● **EXERCISE OBJECTIVE**
In the listing below, find the line containing "are real radii." and the line containing "bpy.context.scene.collection.objects.link(empty)". Repeat exactly those two lines and every line between them, nothing more.
/---
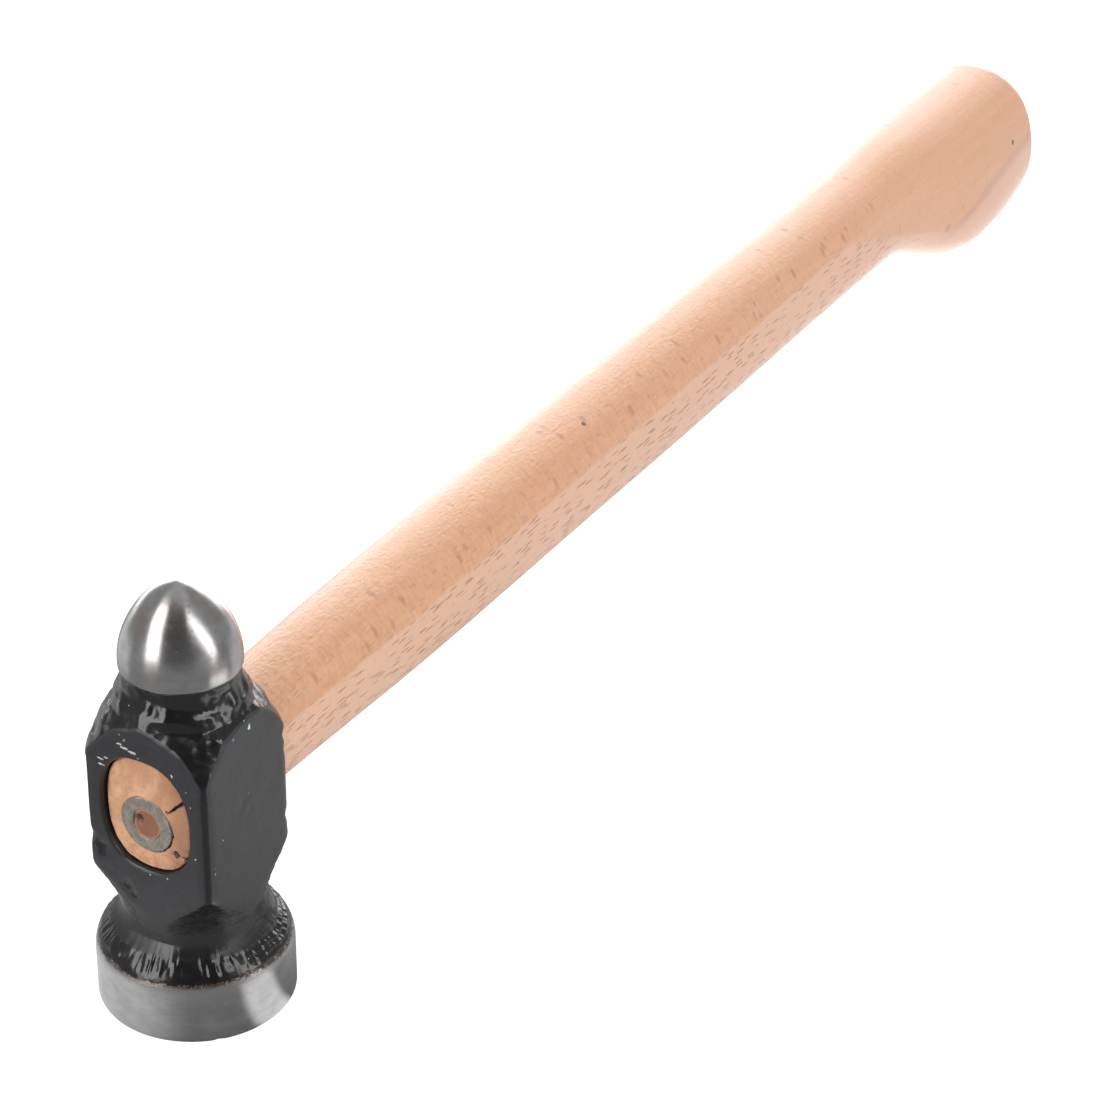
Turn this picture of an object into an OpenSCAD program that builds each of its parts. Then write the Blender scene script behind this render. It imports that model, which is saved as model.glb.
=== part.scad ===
/* [Head] */
// Diameter of the round steel the head is turned from, also the striking face
face_d = 25; // [19:0.5:32]
// Whole length of the head from the striking face to the tip of the peen
head_l = 59.8; // [50:0.1:75]
// Height of the straight band behind the striking face
band_h = 7.4; // [5:0.1:12]
// Rounding of the edge of the striking face
face_edge = 0.8; // [0.2:0.1:2]
// Radius of the turned neck between the face and the body
low_neck_r = 9.1; // [7:0.1:11]
// Height of the narrowest part of the lower neck
low_neck_z = 13.9; // [12:0.1:18]
// Height at which the body reaches its full corner width
body_z0 = 21; // [18:0.1:24]
// Height at which the upper shoulder starts
body_z1 = 37.6; // [34:0.1:42]
// Radius of the turned body, which the flats cut down to its four corners
body_r = 12.2; // [9:0.1:16]
// Width across the flats that the eye goes through
body_x = 17.9; // [15:0.1:22]
// Width across the two cheeks
body_y = 18.2; // [15:0.1:22]
// Radius of the turned neck under the peen
top_neck_r = 7.25; // [5:0.05:9]
// Height of the narrowest part of the upper neck
top_neck_z = 47.2; // [44:0.1:50]
// Largest radius of the peen
peen_r = 7.65; // [6:0.05:10]
// Height of the widest part of the peen
peen_z = 49.3; // [48:0.1:53]

/* [Eye] */
// Height of the middle of the eye and of the handle
eye_z = 30.9; // [27:0.1:34]
// Half height of the eye at its outer mouth
eye_rz = 7.95; // [6:0.05:9]
// Half height of the eye where the handle enters
eye_rz_in = 7.45; // [6:0.05:9]
// Width of the eye as a share of its height
eye_ratio = 0.82; // [0.6:0.001:1]
// Slack between the wood and the wall of the eye
eye_slack = 0.06; // [0.02:0.01:0.3]

/* [Handle] */
// Distance from the middle of the head to the end of the handle
handle_l = 224.1; // [180:0.1:320]
// Height of the section of the shaft
shaft_h = 16.7; // [12:0.1:24]
// Width of the section of the shaft
shaft_w = 14.5; // [10:0.1:22]
// Squareness of the section, 2 is a plain ellipse
section_power = 2.3; // [2:0.05:4]
// How much slimmer the shaft is where it meets the head
shoulder_slim = 0.6; // [0:0.05:2]
// Depth of the waist ahead of the butt
waist = 0.3; // [0:0.05:2]
// How far the belly of the butt drops below the shaft
belly_drop = 9.6; // [2:0.1:16]
// Where the belly starts
belly_x0 = 179; // [120:1:240]
// Where the belly is deepest
belly_x1 = 208.5; // [140:0.5:280]
// How much wider the butt is than the shaft
butt_flare = 6; // [0:0.1:14]
// How far the heel of the butt curls up again behind the belly
heel_curl = 3.4; // [0:0.1:8]
// Lean of the end of the butt, run per unit of height
butt_lean = 0.173; // [0:0.001:0.5]
// Rounding of the end of the butt
butt_edge = 2.5; // [1:0.1:6]
// How far the end of the wood sits inside the mouth of the eye
end_recess = 0.7; // [0:0.1:4]

/* [Ring wedge] */
// Outside radius of the ring at its visible end
ring_r = 3.8; // [2.5:0.05:5]
// Radius of the hole through the ring
ring_bore_r = 2.05; // [1:0.05:3]
// Depth of the ring in the wood
ring_l = 8; // [4:0.5:14]
// How much the ring narrows towards its sharp end
ring_taper = 0.55; // [0.1:0.05:1.2]
// Slack between the ring and the wood
ring_slack = 0.03; // [0.01:0.01:0.2]
// Sideways offset of the ring from the middle of the eye
ring_y = 0.2; // [-2:0.1:2]
// Height offset of the ring from the middle of the eye
ring_dz = -1.5; // [-3:0.1:3]

/* [Hidden] */
$fn = 96;
eps = 0.01;
face_r = face_d / 2;
rim_r = face_r - 1.05;
rim_z = band_h + 2.5;
neck_step = 6;
end_x = -body_x / 2 + end_recess;
shoulder_x = body_x / 2 + 0.1;
ring_z = eye_z + ring_dz;
around = 48;
steel = [0.62, 0.63, 0.65];
black = [0.13, 0.13, 0.14];
wood = [0.87, 0.68, 0.53];

// One point of a curve bent by a middle control point.
function bend_at(a, b, c, t) = a * (1 - t) * (1 - t) + b * 2 * t * (1 - t) + c * t * t;
// A curve of n steps from a to c that leaves and arrives along the lines to b.
function bend(a, b, c, n) = [for (i = [0 : n]) bend_at(a, b, c, i / n)];
// One point of a curve with two control points.
function sweep_at(a, b, c, d, t) =
    bend_at(a, b, c, t) * (1 - t) + bend_at(b, c, d, t) * t;
function sweep(a, b, c, d, n) = [for (i = [1 : n]) sweep_at(a, b, c, d, i / n)];
// Smooth rise from 0 to 1.
function clamp01(u) = min(1, max(0, u));
function rise(u) = clamp01(u) * clamp01(u) * (3 - 2 * clamp01(u));
// Smooth bump of height 1 in the middle of the stretch from a to b.
function bump(x, a, b) = x <= a || x >= b ? 0 : pow(sin(180 * (x - a) / (b - a)), 2);

// Turned outline of the head, as radius and height.
function head_outline() = concat(
    [[0, 0]],
    bend([face_r - face_edge, 0], [face_r, 0], [face_r, face_edge], 3),
    bend([face_r, band_h - 0.4], [face_r, band_h + 1.3], [rim_r, rim_z], 5),
    bend([low_neck_r + 1.3, rim_z + 1.2], [low_neck_r + 0.1, low_neck_z - 1.7],
         [low_neck_r, low_neck_z], 4),
    bend([low_neck_r, low_neck_z + 0.6], [low_neck_r + 0.2, body_z0 - 4.4],
         [body_r - 1.45, body_z0 - 2.1], neck_step),
    [[body_r, body_z0]],
    [[body_r, body_z1]],
    bend([body_r - 1.6, body_z1 + 3.3], [body_r - 2.3, body_z1 + 4.7],
         [top_neck_r + 1.4, body_z1 + 5.8], 4),
    bend([top_neck_r + 0.9, top_neck_z - 2.3], [top_neck_r, top_neck_z - 1.1],
         [top_neck_r, top_neck_z], 4),
    [[top_neck_r + 0.05, peen_z - 1.3]],
    [[peen_r - 0.15, peen_z - 1.05]],
    [[peen_r, peen_z - 0.5]],
    [[peen_r, peen_z]],
    sweep([peen_r, peen_z], [peen_r, peen_z + 4.3], [peen_r * 0.54, head_l - 1.7],
          [0, head_l], 14)
);

// Upright outline of the milled bar: straight flats that run out over the flare.
module flats_outline(half) {
    polygon([
        [-face_r - 1, -1],
        [face_r + 1, -1],
        [face_r + 1, band_h + 1.4],
        [half, low_neck_z - 1.2],
        [half, head_l + 1],
        [-half, head_l + 1],
        [-half, low_neck_z - 1.2],
        [-face_r - 1, band_h + 1.4]
    ]);
}

module flats_x() {
    rotate([90, 0, 0])
    linear_extrude(4 * face_r, center = true)
    flats_outline(body_x / 2);
}

module flats_y() {
    rotate([90, 0, 90])
    linear_extrude(4 * face_r, center = true)
    flats_outline(body_y / 2);
}

// Oval cone along X, centred on the eye; radii are half heights.
module oval_cone(x0, x1, r0, r1) {
    translate([x0, 0, eye_z])
    scale([1, eye_ratio, 1])
    rotate([0, 90, 0])
    cylinder(h = x1 - x0, r1 = r0, r2 = r1);
}

module eye() {
    oval_cone(-body_x / 2 - eps, 0, eye_rz, eye_rz_in);
    oval_cone(-eps, body_x / 2 + 1, eye_rz_in, eye_rz_in);
}

// One turned and milled steel head.
module head() {
    color(black)
    difference() {
        intersection() {
            rotate_extrude() polygon(head_outline());
            flats_x();
            flats_y();
        }
        eye();
    }
}

// Upper and lower edge of the handle above and below the middle of the eye.
function slim(x, reach) = 1 - rise((x - shoulder_x) / reach);
function top_edge(x) = shaft_h / 2 - 0.3 + 0.5 * rise((x - belly_x0 + 5) / 20)
    - shoulder_slim * slim(x, 25) - waist * bump(x, 130, 190);
function tail(x) = max(0, x - belly_x1) / (handle_l - belly_x1);
function bottom_edge(x) = -shaft_h / 2 - 0.05 + shoulder_slim * 1.7 * slim(x, 50)
    - belly_drop * rise((x - belly_x0) / (belly_x1 - belly_x0)) + heel_curl * pow(tail(x), 2);
function half_width(x) = shaft_w / 2 - shoulder_slim * 0.8 * slim(x, 35)
    - waist * 0.7 * bump(x, 130, 190)
    + butt_flare / 2 * rise((x - belly_x0 + 2) / (belly_x1 - belly_x0))
    - 0.85 * pow(tail(x), 1.5);

// Squared oval: signed power of a sine or cosine.
function squared(v) = sign(v) * pow(abs(v), 2 / section_power);
function lean(x) = butt_lean * clamp01((x - belly_x0 - 13) / (handle_l - belly_x0 - 13));
function ring_at(x, inset) = [
    for (i = [0 : around - 1])
        let (
            a = 360 * i / around,
            zc = (top_edge(x) + bottom_edge(x)) / 2,
            rz = (top_edge(x) - bottom_edge(x)) / 2 - inset,
            dz = rz * squared(sin(a))
        )
        [x - lean(x) * dz, (half_width(x) - inset) * squared(cos(a)), eye_z + zc + dz]
];

// One ring of the reduced end that fills the eye.
function tang_ring(x, r) = [
    for (i = [0 : around - 1])
        [x, r * eye_ratio * cos(360 * i / around), eye_z + r * sin(360 * i / around)]
];

// Stations along the shaft, closer together at the butt.
shaft_x = concat(
    [for (x = [shoulder_x : 12 : belly_x0 - 8]) x],
    [for (x = [belly_x0 - 4 : 3.2 : handle_l - butt_edge - 1.6]) x]
);
edge_a = [0, 22, 45, 68, 90];
tang_r = eye_rz_in - eye_slack;
// Spread by the wedge, the wood follows the flared mouth of the eye.
mouth_r = tang_r + (eye_rz - eye_rz_in) * -end_x / (body_x / 2);
rings = concat(
    [tang_ring(end_x, mouth_r - 0.5)],
    [tang_ring(end_x + 0.25, mouth_r - 0.15)],
    [tang_ring(end_x + 0.8, mouth_r - 0.06)],
    [tang_ring(0, tang_r)],
    [tang_ring(shoulder_x, tang_r)],
    [for (x = shaft_x) ring_at(x, 0)],
    [for (a = edge_a) ring_at(handle_l - butt_edge + butt_edge * sin(a),
                              butt_edge * (1 - cos(a)))]
);
ring_count = len(rings);

function side_faces() = [
    for (k = [0 : ring_count - 2], i = [0 : around - 1], half = [0, 1])
        let (
            j = (i + 1) % around,
            a = k * around,
            b = a + around
        )
        half == 0 ? [a + i, b + j, a + j] : [a + i, b + i, b + j]
];
function end_faces() = [
    [for (i = [0 : around - 1]) i],
    [for (i = [0 : around - 1]) ring_count * around - 1 - i]
];

// Wood from the end inside the eye to the butt.
module blank() {
    polyhedron(
        points = [for (r = rings, p = r) p],
        faces = concat(side_faces(), end_faces()),
        convexity = 4
    );
}

// Tapered tube along X, grown by the slack; radii are real radii.
module wedge_body(slack) {
    translate([end_x - slack, ring_y, ring_z])
    rotate([0, 90, 0])
    difference() {
        cylinder(h = ring_l + 2 * slack, r1 = ring_r + slack, r2 = ring_r - ring_taper + slack);
        translate([0, 0, -1])
        cylinder(h = ring_l + 2, r = ring_bore_r - slack);
    }
}

// One piece of beech: shaft, butt and the end inside the eye.
module handle() {
    color(wood)
    difference() {
        blank();
        wedge_body(ring_slack);
    }
}

// Round steel wedge driven into the end of the wood.
module ring_wedge() {
    color(steel)
    wedge_body(0);
}

head();
handle();
ring_wedge();
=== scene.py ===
import math

import bmesh
import bpy
import numpy as np
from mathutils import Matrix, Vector


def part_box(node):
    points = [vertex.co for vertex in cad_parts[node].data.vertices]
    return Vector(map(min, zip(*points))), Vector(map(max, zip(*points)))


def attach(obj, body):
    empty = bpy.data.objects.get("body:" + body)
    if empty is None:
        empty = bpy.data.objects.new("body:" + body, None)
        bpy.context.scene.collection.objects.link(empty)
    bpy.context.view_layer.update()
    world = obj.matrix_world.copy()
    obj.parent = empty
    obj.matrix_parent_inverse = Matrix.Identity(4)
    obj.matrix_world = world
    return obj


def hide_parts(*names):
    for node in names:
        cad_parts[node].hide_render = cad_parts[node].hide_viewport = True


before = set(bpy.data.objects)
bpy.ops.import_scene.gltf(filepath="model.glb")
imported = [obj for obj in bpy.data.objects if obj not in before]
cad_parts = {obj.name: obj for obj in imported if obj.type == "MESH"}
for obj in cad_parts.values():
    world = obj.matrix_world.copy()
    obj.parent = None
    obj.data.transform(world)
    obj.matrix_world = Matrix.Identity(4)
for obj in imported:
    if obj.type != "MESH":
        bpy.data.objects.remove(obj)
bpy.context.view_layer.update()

MM = 0.001

# Sizes of the head in millimetres, the same ones the solid is built from.
FACE_R = (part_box("head")[1].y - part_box("head")[0].y) / 2 / MM
HEAD_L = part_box("head")[1].z / MM
FACE_EDGE = 0.8
BAND_H = 7.4
RIM_R = FACE_R - 1.05
RIM_Z = BAND_H + 2.5
LOW_NECK_R = 9.1
LOW_NECK_Z = 13.9
BODY_R = 12.2
BODY_Z0 = 21.0
BODY_Z1 = 37.6
HALF_X = 8.95
HALF_Y = 9.1
TOP_NECK_R = 7.25
TOP_NECK_Z = 47.2
PEEN_R = 7.65
PEEN_Z = 49.3

# The paint covers the head between these heights.
PAINT_LOW = BAND_H + 1.35
PAINT_HIGH = PEEN_Z - 1.15
PAINT_THICK = 0.03

# Wear of the peen's tip, and the sides of the head with ripples and with a smoother neck.
TIP_WEAR = 0.03
RIPPLE_AT = math.radians(-68)
SMOOTH_NECK_WAY = (-0.859, -0.512, 0)

# Eye, wood end and ring.
EYE_Z = 30.9
EYE_RZ = 7.95
EYE_RZ_IN = 7.45
EYE_RATIO = 0.82
EYE_SLACK = 0.06
EYE_POWER = 2.45
EYE_FLAT = 0.05
EYE_FLAT_AT = math.radians(130)
EYE_LIP = 0.3
RING_BOX = [c / MM for c in (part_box("ring_wedge")[0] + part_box("ring_wedge")[1]) / 2]
RING_Y = RING_BOX[1]
RING_Z = RING_BOX[2]
RING_R = (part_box("ring_wedge")[1].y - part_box("ring_wedge")[0].y) / 2 / MM
RING_BORE_R = 2.05
RING_L = 8.0
RING_TAPER = 0.55
RING_EDGE = 0.16
GROOVE_GAP = 0.035
GROOVE_CRESCENT = 0.22
END_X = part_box("handle")[0].x / MM
SHOULDER_X = HALF_X + 0.1

# Handle. It is slimmer from WAIST_X0 to WAIST_X1, widens to the butt from BELLY_X0 to
# BELLY_X1, and its rings lean back from LEAN_X0 on.
HANDLE_L = 224.1
SHAFT_H = 16.7
SHAFT_W = 14.5
SECTION_POWER = 2.3
SHOULDER_SLIM = 0.6
SHOULDER_ROUND = 0.35
WAIST = 0.3
WAIST_X0 = 130
WAIST_X1 = 190
BELLY_DROP = 9.6
BELLY_X0 = 179.0
BELLY_X1 = 208.5
BUTT_FLARE = 6.0
HEEL_CURL = 3.4
BUTT_LEAN = 0.173
BUTT_EDGE = 2.5
BUTT_ROWS = 30
LEAN_X0 = BELLY_X0 + 13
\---
● **FULL SOLUTION**
// Tapered tube along X, grown by the slack; radii are real radii.
module wedge_body(slack) {
    translate([end_x - slack, ring_y, ring_z])
    rotate([0, 90, 0])
    difference() {
        cylinder(h = ring_l + 2 * slack, r1 = ring_r + slack, r2 = ring_r - ring_taper + slack);
        translate([0, 0, -1])
        cylinder(h = ring_l + 2, r = ring_bore_r - slack);
    }
}

// One piece of beech: shaft, butt and the end inside the eye.
module handle() {
    color(wood)
    difference() {
        blank();
        wedge_body(ring_slack);
    }
}

// Round steel wedge driven into the end of the wood.
module ring_wedge() {
    color(steel)
    wedge_body(0);
}

head();
handle();
ring_wedge();
=== scene.py ===
import math

import bmesh
import bpy
import numpy as np
from mathutils import Matrix, Vector


def part_box(node):
    points = [vertex.co for vertex in cad_parts[node].data.vertices]
    return Vector(map(min, zip(*points))), Vector(map(max, zip(*points)))


def attach(obj, body):
    empty = bpy.data.objects.get("body:" + body)
    if empty is None:
        empty = bpy.data.objects.new("body:" + body, None)
        bpy.context.scene.collection.objects.link(empty)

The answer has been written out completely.